Task goal
Please give the listing again, word for word, with nothing left out.

Stored data
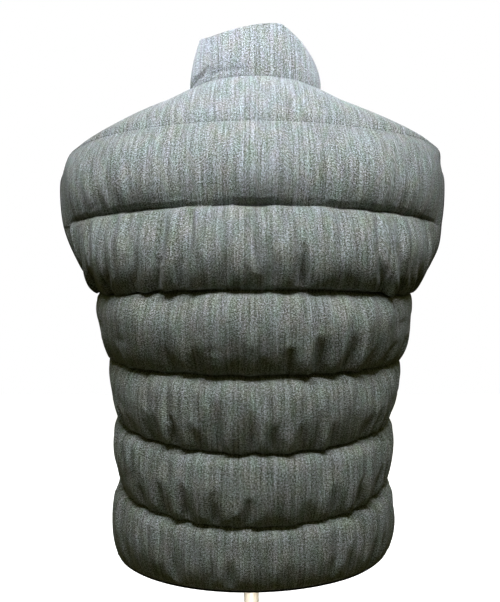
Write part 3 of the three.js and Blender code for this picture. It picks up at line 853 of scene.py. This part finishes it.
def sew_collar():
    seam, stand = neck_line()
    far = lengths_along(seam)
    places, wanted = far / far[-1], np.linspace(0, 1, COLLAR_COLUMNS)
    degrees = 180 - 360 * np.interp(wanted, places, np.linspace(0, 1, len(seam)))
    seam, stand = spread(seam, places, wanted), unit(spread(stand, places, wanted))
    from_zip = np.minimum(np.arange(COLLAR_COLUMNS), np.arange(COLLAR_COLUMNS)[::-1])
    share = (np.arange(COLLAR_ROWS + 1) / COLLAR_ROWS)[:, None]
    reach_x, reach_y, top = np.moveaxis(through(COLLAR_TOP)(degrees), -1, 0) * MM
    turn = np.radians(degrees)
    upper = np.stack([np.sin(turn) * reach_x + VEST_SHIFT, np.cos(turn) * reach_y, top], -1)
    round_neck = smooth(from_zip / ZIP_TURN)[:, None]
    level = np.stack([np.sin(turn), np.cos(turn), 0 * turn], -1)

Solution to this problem
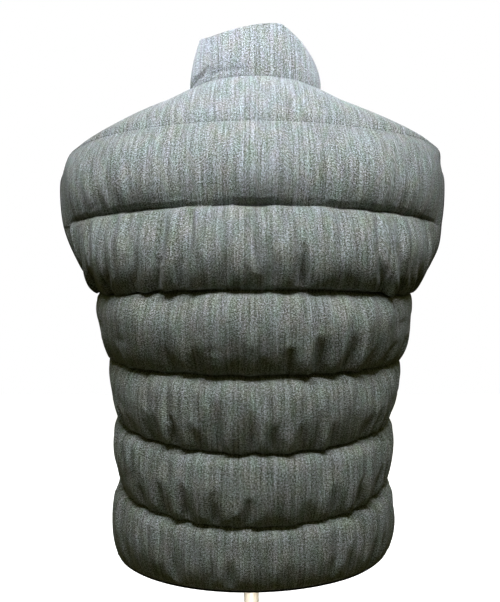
Write part 3 of the three.js and Blender code for this picture. It picks up at line 853 of scene.py. This part finishes it.
def sew_collar():
    seam, stand = neck_line()
    far = lengths_along(seam)
    places, wanted = far / far[-1], np.linspace(0, 1, COLLAR_COLUMNS)
    degrees = 180 - 360 * np.interp(wanted, places, np.linspace(0, 1, len(seam)))
    seam, stand = spread(seam, places, wanted), unit(spread(stand, places, wanted))
    from_zip = np.minimum(np.arange(COLLAR_COLUMNS), np.arange(COLLAR_COLUMNS)[::-1])
    share = (np.arange(COLLAR_ROWS + 1) / COLLAR_ROWS)[:, None]
    reach_x, reach_y, top = np.moveaxis(through(COLLAR_TOP)(degrees), -1, 0) * MM
    turn = np.radians(degrees)
    upper = np.stack([np.sin(turn) * reach_x + VEST_SHIFT, np.cos(turn) * reach_y, top], -1)
    round_neck = smooth(from_zip / ZIP_TURN)[:, None]
    level = np.stack([np.sin(turn), np.cos(turn), 0 * turn], -1)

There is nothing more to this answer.